From the line with "List this object's" through the final line, transcribe the material below character for character; include no other lines.

___ Input

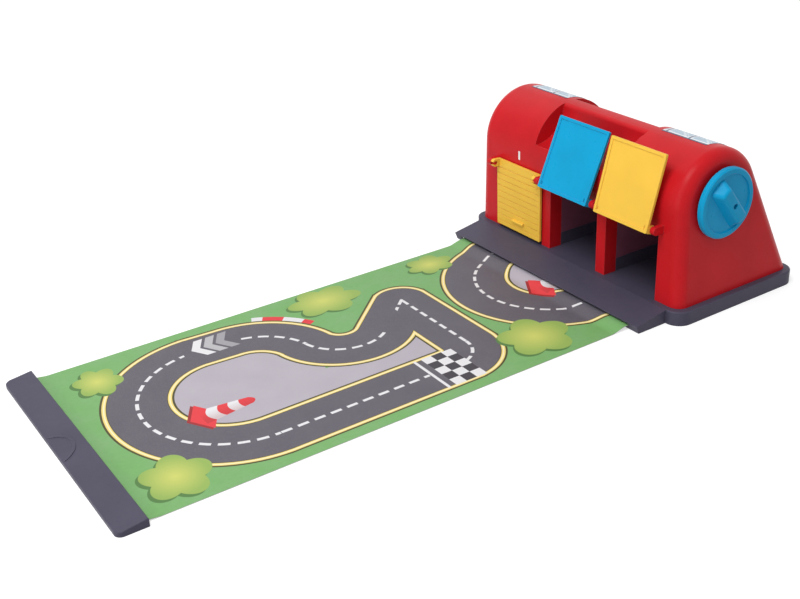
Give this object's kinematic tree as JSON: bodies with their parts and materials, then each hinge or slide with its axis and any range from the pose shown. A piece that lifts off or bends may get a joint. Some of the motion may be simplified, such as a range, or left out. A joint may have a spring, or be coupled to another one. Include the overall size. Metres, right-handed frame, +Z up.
{
  "type": "toy race track",
  "caption": "Toy garage with lift-up doors and a knob-wound spool that draws in a printed roll-out race track mat by the bar at its end.",
  "frame": {"origin": "middle of the garage's underside, on the floor", "axes": "+X along the spool axle towards the knob, -Y towards the mat and the pull bar, +Z up"},
  "size_m": [0.375, 0.825, 0.1863],
  "materials": {
    "red_plastic": "gloss",
    "navy_plastic": "gloss",
    "yellow_plastic": "gloss",
    "blue_plastic": "gloss",
    "inner_plastic": "matt",
    "screw_steel": "zinc plated",
    "mat_print": "printed, satin",
    "window_label": "printed label"
  },
  "bodies": {
    "garage": {"base": "navy_plastic", "bottom_cover": "navy_plastic", "bottom_cover_screws": "screw_steel", "housing_screws": "screw_steel", "housing": "red_plastic", "rear_cover": "red_plastic", "rear_cover_screws": "screw_steel", "garage_liner": "red_plastic", "roller_pins": "screw_steel", "roof_window_left": "window_label", "roof_window_right": "window_label", "mat": "mat_print"},
    "door_left": {"door_1": "yellow_plastic"},
    "door_middle": {"door_2": "blue_plastic"},
    "door_right": {"door_3": "yellow_plastic"},
    "spool": {"knob": "blue_plastic", "knob_screw": "screw_steel", "drive_shaft": "blue_plastic", "idler_axle": "inner_plastic", "spool_core": "inner_plastic", "spool_flange_left": "inner_plastic", "spool_flange_right": "inner_plastic", "mat_roll": "mat_print"},
    "roller": {"guide_roller": "inner_plastic"},
    "bar": {"pull_bar": "navy_plastic", "clamp_strip": "navy_plastic", "clamp_screws": "screw_steel"}
  },
  "joints": [
    {"name": "door_left_hinge", "type": "hinge", "parent": "garage", "child": "door_left", "pos_m": [-0.0935, -0.09949, 0.104], "axis": [-1, 0, 0], "range_deg": [0, 203]},
    {"name": "door_middle_hinge", "type": "hinge", "parent": "garage", "child": "door_middle", "pos_m": [0.003, -0.09949, 0.104], "axis": [-1, 0, 0], "range_deg": [-203, 0]},
    {"name": "door_right_hinge", "type": "hinge", "parent": "garage", "child": "door_right", "pos_m": [0.0995, -0.09949, 0.104], "axis": [-1, 0, 0], "range_deg": [-196, 7]},
    {"name": "knob_spin", "type": "hinge", "parent": "garage", "child": "spool", "pos_m": [0, -0.02899, 0.1285], "axis": [1, 0, 0], "range_deg": [0, 1882]},
    {"name": "roller_spin", "type": "hinge", "parent": "garage", "child": "roller", "pos_m": [0, 0.07699, 0.01], "axis": [1, 0, 0], "range_deg": [0, 5082]},
    {"name": "bar_slide", "type": "slide", "parent": "garage", "child": "bar", "axis": [0, 1, 0], "range_m": [0, 0.5585], "deforming": ["mat"]}
  ],
  "couplings": [
    {"joint": "bar_slide", "follows": "knob_spin", "m_per_rad": 0.017},
    {"joint": "roller_spin", "follows": "knob_spin", "ratio": 2.7}
  ]
}
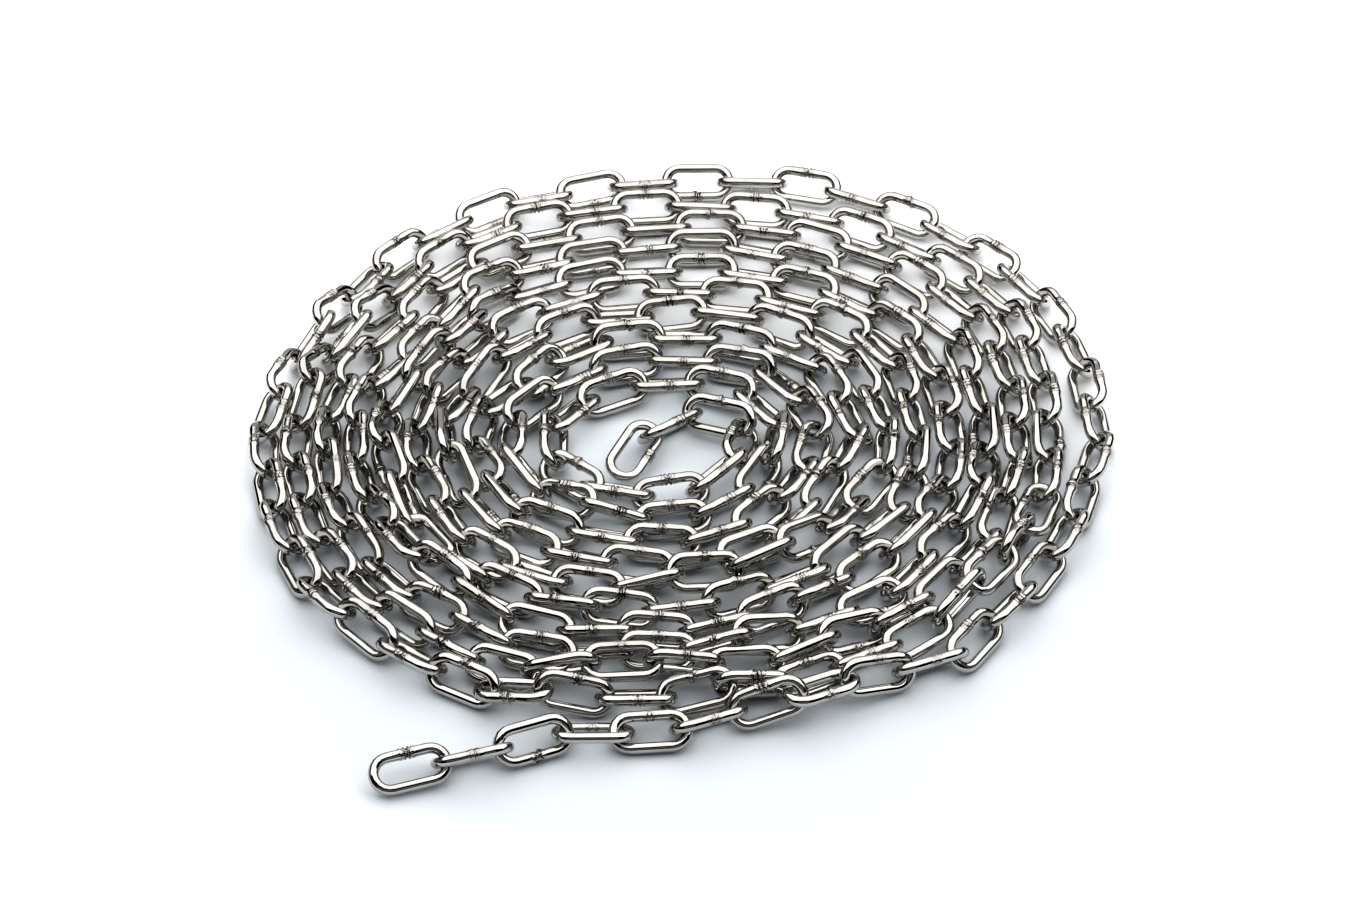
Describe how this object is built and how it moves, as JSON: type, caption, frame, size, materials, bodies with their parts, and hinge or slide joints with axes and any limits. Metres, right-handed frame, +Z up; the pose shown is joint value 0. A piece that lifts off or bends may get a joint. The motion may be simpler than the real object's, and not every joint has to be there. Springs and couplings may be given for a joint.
{
  "type": "heap of steel chain",
  "caption": "Bright welded steel link chain coiled flat on the floor, with its inner end in the middle and its outer end lying free at the front.",
  "frame": {"origin": "the middle of the heap's bounding box seen from above, on the floor that it lies on", "axes": "+Z up; +X to the right and +Y away from the viewer as the picture shows the heap, with the outer end at the front left"},
  "size_m": [0.4142, 0.4428, 0.0263],
  "materials": {
    "chain_steel": "bright polished"
  },
  "bodies": {
    "root": {"end_link_inner": "chain_steel", "inner_tail_link_2": "chain_steel", "inner_tail_link_3": "chain_steel", "chain_run_01": "chain_steel", "chain_run_02": "chain_steel", "chain_run_03": "chain_steel", "chain_run_04": "chain_steel", "chain_run_05": "chain_steel", "chain_run_06": "chain_steel", "chain_run_07": "chain_steel", "chain_run_08": "chain_steel", "chain_run_09": "chain_steel", "chain_run_10": "chain_steel", "chain_run_11": "chain_steel", "chain_run_12": "chain_steel", "chain_run_13": "chain_steel", "chain_run_14": "chain_steel", "chain_run_15": "chain_steel", "chain_run_16": "chain_steel", "chain_run_17": "chain_steel", "chain_run_18": "chain_steel", "chain_run_19": "chain_steel", "chain_run_20": "chain_steel", "chain_run_21": "chain_steel", "chain_run_22": "chain_steel", "chain_run_23": "chain_steel", "chain_run_24": "chain_steel", "chain_run_25": "chain_steel", "chain_run_26": "chain_steel", "chain_run_27": "chain_steel", "chain_run_28": "chain_steel", "chain_run_29": "chain_steel", "chain_run_30": "chain_steel", "chain_run_31": "chain_steel", "chain_run_32": "chain_steel", "chain_run_33": "chain_steel", "chain_run_34": "chain_steel", "chain_run_35": "chain_steel", "chain_run_36": "chain_steel", "chain_run_37": "chain_steel", "chain_run_38": "chain_steel", "chain_run_39": "chain_steel", "chain_run_40": "chain_steel", "chain_run_41": "chain_steel", "chain_run_42": "chain_steel", "chain_run_43": "chain_steel", "chain_run_44": "chain_steel", "chain_run_45": "chain_steel", "chain_run_46": "chain_steel", "open_link_1": "chain_steel", "open_link_2": "chain_steel", "open_link_3": "chain_steel", "open_link_4": "chain_steel", "outer_tail_link_6": "chain_steel", "outer_tail_link_5": "chain_steel", "outer_tail_link_4": "chain_steel", "outer_tail_link_3": "chain_steel", "outer_tail_link_2": "chain_steel", "end_link_outer": "chain_steel"}
  },
  "joints": []
}
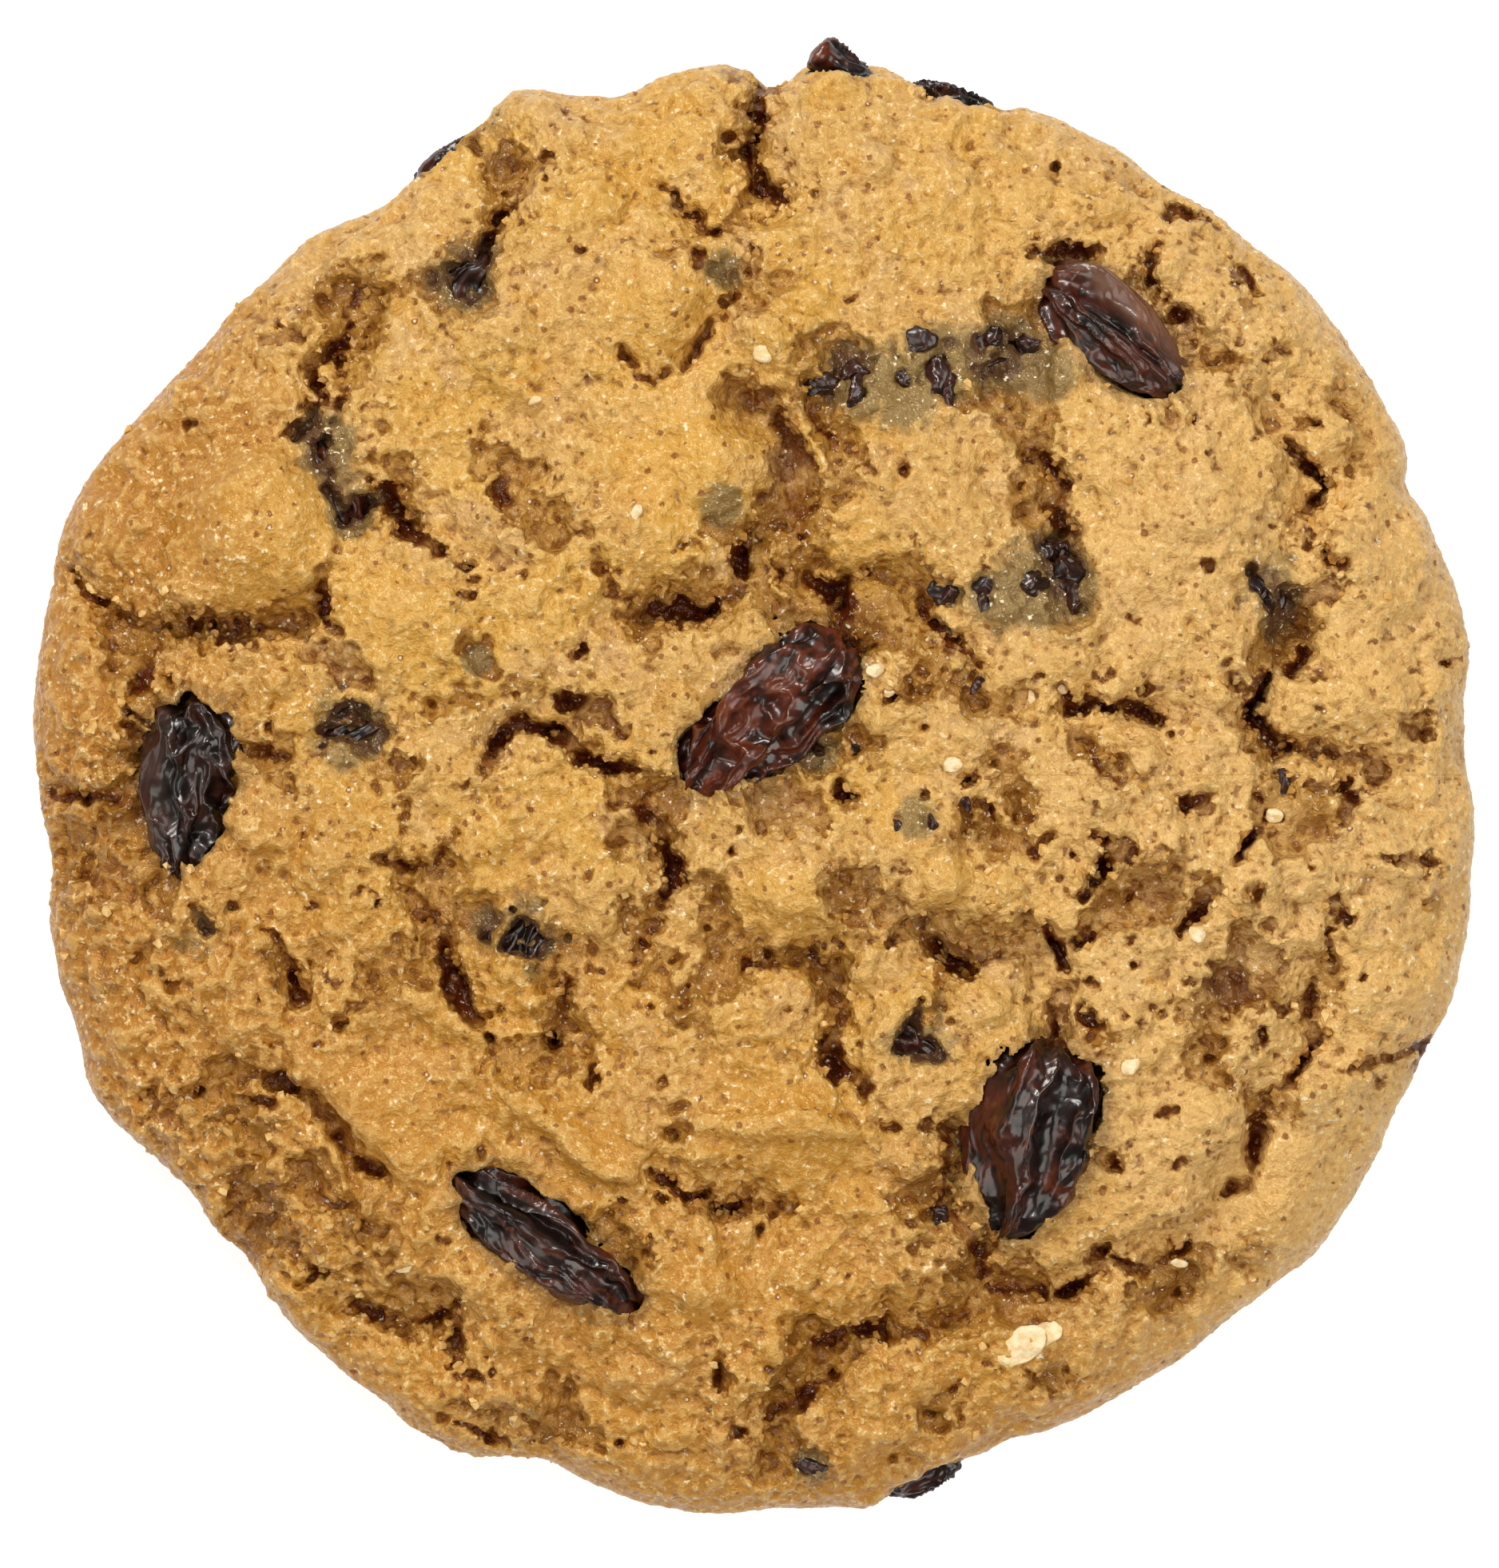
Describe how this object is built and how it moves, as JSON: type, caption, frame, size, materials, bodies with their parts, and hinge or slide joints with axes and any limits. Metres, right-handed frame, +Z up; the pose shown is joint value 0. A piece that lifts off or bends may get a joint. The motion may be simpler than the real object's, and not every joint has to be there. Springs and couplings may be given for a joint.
{
  "type": "oatmeal raisin cookie",
  "caption": "Round baked oatmeal cookie with a cracked, craggy golden top, a rounded browned rim, a flat underside and dark wrinkled raisins pressed into it.",
  "frame": {"origin": "middle of the flat underside, under the middle of the bounding box", "axes": "+Z up through the cookie, +Y towards its far edge and +X to the right when it is seen from above"},
  "size_m": [0.0844, 0.0863, 0.0134],
  "materials": {
    "dough": "matte",
    "raisin": "satin"
  },
  "bodies": {
    "root": {"dough": "dough", "raisin_1": "raisin", "raisin_2": "raisin", "raisin_3": "raisin", "raisin_4": "raisin", "raisin_5": "raisin", "rim_raisin_1": "raisin", "rim_raisin_2": "raisin", "rim_raisin_3": "raisin", "rim_raisin_4": "raisin", "sunk_raisin_1": "raisin", "sunk_raisin_2": "raisin", "sunk_raisin_3": "raisin", "sunk_raisin_4": "raisin", "sunk_raisin_5": "raisin", "sunk_raisin_6": "raisin", "sunk_raisin_7": "raisin", "sunk_raisin_8": "raisin", "sunk_raisin_9": "raisin"}
  },
  "joints": []
}
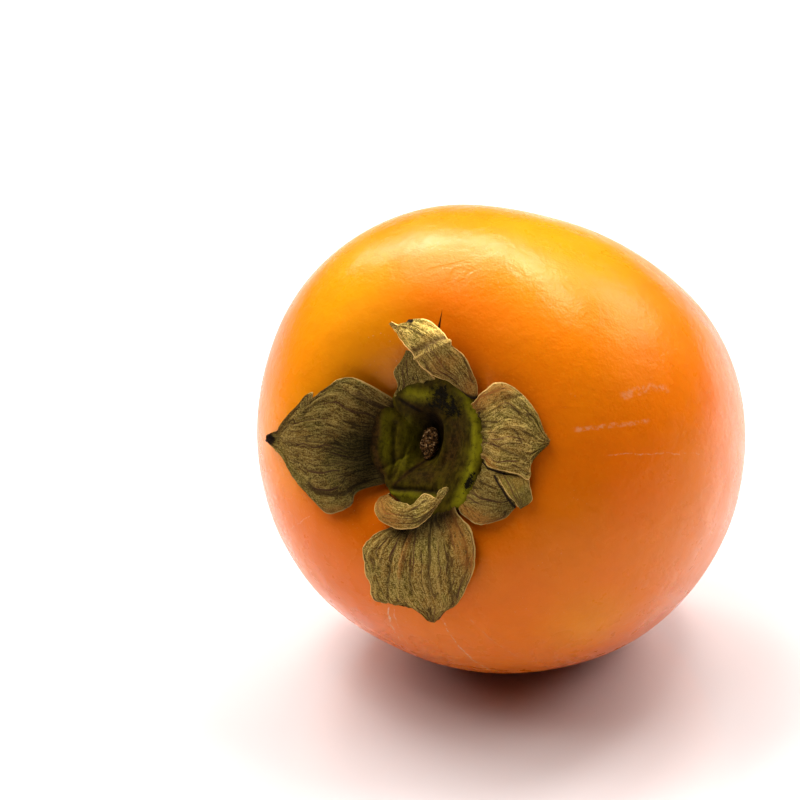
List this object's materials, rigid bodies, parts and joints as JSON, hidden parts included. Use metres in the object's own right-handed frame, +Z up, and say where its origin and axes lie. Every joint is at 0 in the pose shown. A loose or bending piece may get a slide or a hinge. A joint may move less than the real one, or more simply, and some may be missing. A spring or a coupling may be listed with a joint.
{
  "type": "persimmon",
  "caption": "Whole ripe persimmon lying on its side, with a dried leafy calyx, a stem scar and a small flat spot to rest on.",
  "frame": {"origin": "centre of the small flat spot that the fruit rests on", "axes": "+Z up; the fruit's own axis lies in the YZ plane, with the calyx end towards -Y and tipped 22.7 degrees upward, and the blossom end low towards +Y; +X to the right when looking at the calyx"},
  "size_m": [0.0828, 0.0906, 0.0817],
  "materials": {
    "skin": "smooth waxy fruit skin, yellow-orange to deep orange, satin gloss",
    "calyx_disc": "matte, olive green drying to brown, with black specks",
    "sepal": "matte, dry and papery, olive to khaki brown with fine veins",
    "stem_scar": "matte, rough and fibrous",
    "style_tip": "matte, dry and dark"
  },
  "bodies": {
    "root": {"fruit": "skin", "calyx_disc": "calyx_disc", "sepal_left": "sepal", "sepal_top": "sepal", "sepal_right": "sepal", "sepal_bottom": "sepal", "sepal_small": "sepal", "stem_scar": "stem_scar", "style_tip": "style_tip"}
  },
  "joints": []
}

______

Full answer:
List this object's materials, rigid bodies, parts and joints as JSON, hidden parts included. Use metres in the object's own right-handed frame, +Z up, and say where its origin and axes lie. Every joint is at 0 in the pose shown. A loose or bending piece may get a slide or a hinge. A joint may move less than the real one, or more simply, and some may be missing. A spring or a coupling may be listed with a joint.
{
  "type": "persimmon",
  "caption": "Whole ripe persimmon lying on its side, with a dried leafy calyx, a stem scar and a small flat spot to rest on.",
  "frame": {"origin": "centre of the small flat spot that the fruit rests on", "axes": "+Z up; the fruit's own axis lies in the YZ plane, with the calyx end towards -Y and tipped 22.7 degrees upward, and the blossom end low towards +Y; +X to the right when looking at the calyx"},
  "size_m": [0.0828, 0.0906, 0.0817],
  "materials": {
    "skin": "smooth waxy fruit skin, yellow-orange to deep orange, satin gloss",
    "calyx_disc": "matte, olive green drying to brown, with black specks",
    "sepal": "matte, dry and papery, olive to khaki brown with fine veins",
    "stem_scar": "matte, rough and fibrous",
    "style_tip": "matte, dry and dark"
  },
  "bodies": {
    "root": {"fruit": "skin", "calyx_disc": "calyx_disc", "sepal_left": "sepal", "sepal_top": "sepal", "sepal_right": "sepal", "sepal_bottom": "sepal", "sepal_small": "sepal", "stem_scar": "stem_scar", "style_tip": "style_tip"}
  },
  "joints": []
}